• _The problem_: Reproduce exactly the lines of the material beneath, from the line that contains "front_leg_left();" to the line that contains "imported = [obj", both included, and no other lines.

--- Start Supplied material ---

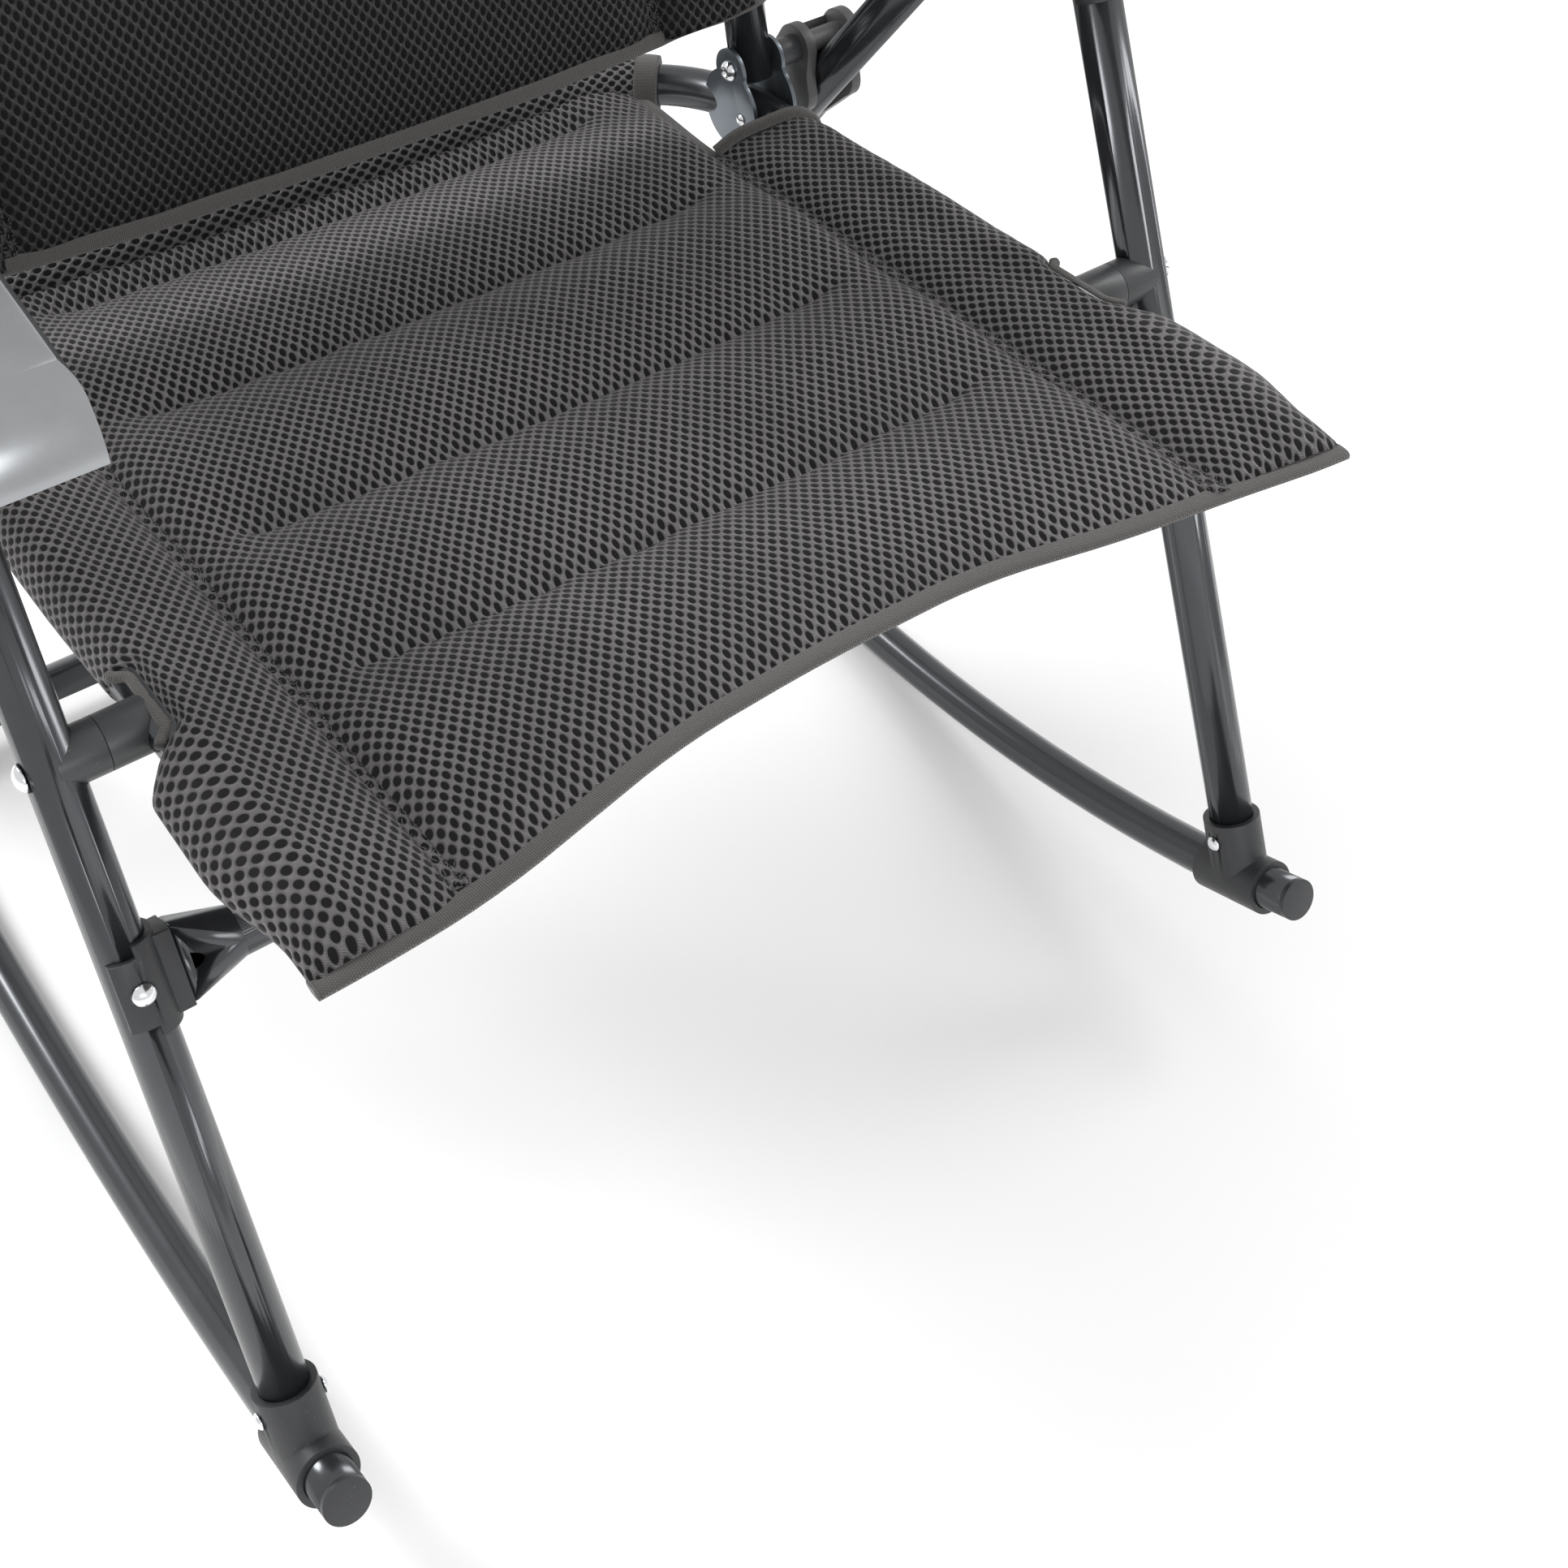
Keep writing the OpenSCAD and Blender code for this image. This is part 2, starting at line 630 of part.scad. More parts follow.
// Side view of an armrest: a long bar whose nose turns down
module arm_side(inset = 0) {
    translate([nose_r - arm_front, arm_base + inset / 2])
        square([arm_front - nose_r + arm_rear - inset, arm_top - arm_base - 1.5 * inset]);
    intersection() {
        translate([nose_r - arm_front, arm_top - nose_r]) circle(nose_r - inset, $fn = 96);
        translate([-arm_front, arm_lip]) square([nose_r + 0.01, arm_top - arm_lip]);
    }
}

// Cross-section of an armrest with rounded upper edges
module arm_section(inset = 0) {
    half = arm_w / 2 - inset;
    top = arm_top - inset;
    translate([-half, -40]) square([2 * half, top + 40 - edge_r]);
    translate([-half + edge_r, 0]) square([2 * (half - edge_r), top]);
    for (e = [-1, 1]) translate([e * (half - edge_r), top - edge_r]) circle(edge_r);
}

module arm_body(inset = 0) intersection() {
    side_slab(-arm_w, arm_w) arm_side(inset);
    translate([0, arm_rear + 10, 0]) rotate([90, 0, 0])
        linear_extrude(arm_front + arm_rear + 20) arm_section(inset);
}

module armrest(s) color("#9b9da0") scale_x(s) along_arm(leg_x) difference() {
    union() {
        difference() {
            arm_body();
            translate([0, 0, -1.5 * arm_wall]) arm_body(arm_wall);
        }
        translate([-arm_w / 2 + 1, -lug_y, arm_base]) cube([arm_w - 2, 2 * lug_y, 4]);
        for (e = [-1, 1]) translate([e * (cheek_gap + cheek_t / 2), 0, 0]) arm_cheek();
        translate([-cheek_gap - cheek_t / 2, stud_at, 0]) arm_cheek();
        translate([-arm_w / 2 + 1, stud_at - lug_y, arm_base]) cube([arm_w - 2, 2 * lug_y, 4]);
    }
    x_bar(-30, 30, pin_hole_d);
    translate([0, stud_at, 0]) x_bar(-30, 0, pin_hole_d);
}

// Rounded lug that hangs from an armrest round a pivot
module arm_cheek() {
    x_bar(-cheek_t / 2, cheek_t / 2, head_r * 2);
    translate([-cheek_t / 2, -head_r, 0]) cube([cheek_t, head_r * 2, arm_base + 1]);
}
module armrest_left() armrest(1);
module armrest_right() armrest(-1);

module arm_rear_rivets() color("#d8dadc") both() along_arm(leg_x) translate([0, stud_at, 0]) {
    x_bar(-cheek_gap - cheek_t, -cheek_gap + 0.5, pin_d);
    translate([-cheek_gap + 0.05, 0, 0]) rotate([0, 90, 0]) dome(13, 3);
}

front_leg_left();
front_leg_right();
front_cross_tube();
cross_saddles();
cross_rivets();
leg_heads();
seat_pivot_rivets();
outer_bushes();
runner_left();
runner_right();
runner_caps();
runner_cross_tube();
front_shoes();
rear_shoes();
rear_posts();
rear_cups();
shoe_bolts();
seat_tube();
seat_tube_plugs();
hinge_plates_left();
hinge_plates_right();
plate_rivets();
inner_bushes();
seat_pad();
seat_sleeve_left();
seat_sleeve_right();
seat_rear_sleeve();
hinge_bolts();
back_tube();
back_end_plugs();
back_pad();
back_sleeve_left();
back_sleeve_right();
back_top_sleeve();
arm_studs();
rear_leg_left();
rear_leg_right();
rear_cross_tube();
rear_leg_heads();
rear_foot_caps();
link_left();
link_right();
link_rivets();
link_bolts();
link_nuts();
link_spacers();
arm_pivot_pins();
armrest_left();
armrest_right();
arm_rear_rivets();
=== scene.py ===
"""Looks of the folding camp rocking chair: padded spacer mesh on a dark tube frame.

The hard parts, the moulded armrests among them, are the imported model's own solids with finishes on
them. The seat and back covers, their bindings, seams and stitches are built here around that frame.
"""

from __future__ import annotations

import json
import logging
import math
from dataclasses import dataclass, field
from enum import Enum
from typing import Callable, Iterable, Sequence

import bpy
import numpy as np
from mathutils import Matrix, Vector

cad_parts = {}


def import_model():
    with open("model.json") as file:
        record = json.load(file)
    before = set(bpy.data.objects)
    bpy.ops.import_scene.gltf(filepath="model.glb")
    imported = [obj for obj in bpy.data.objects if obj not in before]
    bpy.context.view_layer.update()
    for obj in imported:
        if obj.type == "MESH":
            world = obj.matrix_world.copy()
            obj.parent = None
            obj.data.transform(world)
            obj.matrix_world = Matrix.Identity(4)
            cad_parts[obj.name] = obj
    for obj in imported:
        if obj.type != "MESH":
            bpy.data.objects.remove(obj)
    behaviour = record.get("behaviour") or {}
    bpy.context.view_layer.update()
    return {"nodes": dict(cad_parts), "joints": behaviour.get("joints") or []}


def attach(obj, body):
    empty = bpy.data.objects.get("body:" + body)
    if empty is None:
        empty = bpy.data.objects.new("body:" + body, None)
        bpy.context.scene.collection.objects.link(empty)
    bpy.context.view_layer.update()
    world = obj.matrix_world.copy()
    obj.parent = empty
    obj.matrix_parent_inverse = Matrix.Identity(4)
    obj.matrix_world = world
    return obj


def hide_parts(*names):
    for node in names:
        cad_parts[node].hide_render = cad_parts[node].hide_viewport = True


log = logging.getLogger("chair")
MM = 0.001

#: degrees that the seat's side tubes rise towards the front, and that the back leans
SEAT_SLOPE = 5.6
BACK_LEAN = 17.0

#: height of the hinge bolts over the seat tube's axis, in millimetres
HINGE_RISE = 28.0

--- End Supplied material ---

• _Result of the task_:
front_leg_left();
front_leg_right();
front_cross_tube();
cross_saddles();
cross_rivets();
leg_heads();
seat_pivot_rivets();
outer_bushes();
runner_left();
runner_right();
runner_caps();
runner_cross_tube();
front_shoes();
rear_shoes();
rear_posts();
rear_cups();
shoe_bolts();
seat_tube();
seat_tube_plugs();
hinge_plates_left();
hinge_plates_right();
plate_rivets();
inner_bushes();
seat_pad();
seat_sleeve_left();
seat_sleeve_right();
seat_rear_sleeve();
hinge_bolts();
back_tube();
back_end_plugs();
back_pad();
back_sleeve_left();
back_sleeve_right();
back_top_sleeve();
arm_studs();
rear_leg_left();
rear_leg_right();
rear_cross_tube();
rear_leg_heads();
rear_foot_caps();
link_left();
link_right();
link_rivets();
link_bolts();
link_nuts();
link_spacers();
arm_pivot_pins();
armrest_left();
armrest_right();
arm_rear_rivets();
=== scene.py ===
"""Looks of the folding camp rocking chair: padded spacer mesh on a dark tube frame.

The hard parts, the moulded armrests among them, are the imported model's own solids with finishes on
them. The seat and back covers, their bindings, seams and stitches are built here around that frame.
"""

from __future__ import annotations

import json
import logging
import math
from dataclasses import dataclass, field
from enum import Enum
from typing import Callable, Iterable, Sequence

import bpy
import numpy as np
from mathutils import Matrix, Vector

cad_parts = {}


def import_model():
    with open("model.json") as file:
        record = json.load(file)
    before = set(bpy.data.objects)
    bpy.ops.import_scene.gltf(filepath="model.glb")
    imported = [obj for obj in bpy.data.objects if obj not in before]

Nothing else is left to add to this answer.